Convention Spokesman Kyle Downey said, "We are in constant communication with federal, state and local authorities and, you know, if we need to change our plans, we would do so accordingly."
But any further changes are unlikely as the convention builds up to Mitt Romney's acceptance speech Thursday night. Isaac, which was downgraded back to a tropical storm Wednesday, has caused massive flooding and power outages, but nothing near the destruction caused by Katrina.
Still, it's clear the Republicans in sunny Tampa are wary of appearing insensitive. A number of speakers have referenced the storm, including Ann Romney during the beginning of her big speech Tuesday night.

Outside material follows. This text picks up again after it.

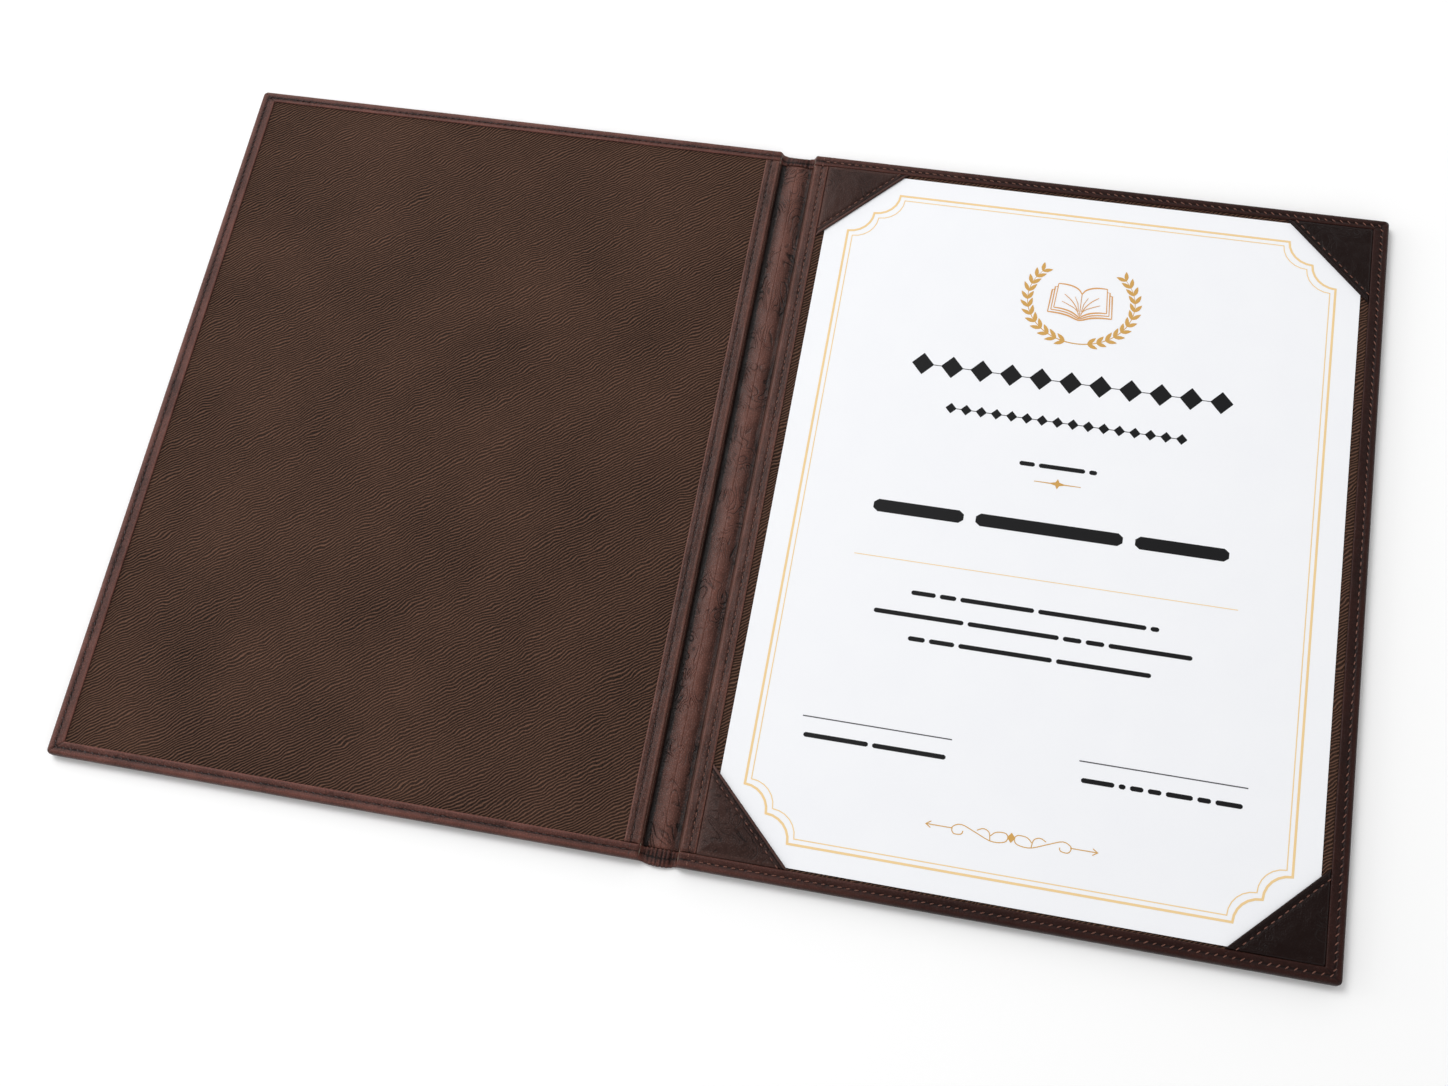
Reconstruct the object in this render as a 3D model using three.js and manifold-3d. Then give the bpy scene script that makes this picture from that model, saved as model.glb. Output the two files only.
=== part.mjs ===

"I think we should all take this moment and recognize that fellow Americans are in its path and just hope and pray that all remain safe," she said.
The convention is also prominently encouraging donations to Red Cross relief efforts. Any concern that moving forward might appear callous was tempered by President Obama's decision to maintain his campaign schedule. Wednesday he addressed supporters in Virginia.
Romney, meanwhile, after making a surprise appearance onstage Tuesday night, addressed the American Legion in Indianapolis Wednesday, acknowledging hurricane victims.
"Our thoughts are with them, our prayers go out to them and our country must do all we can to help them recover," Mitt Romney said.
As the convention winds down, it appease Isaac will continue to divert media coverage and public attention as the slow-moving storm works its way inland.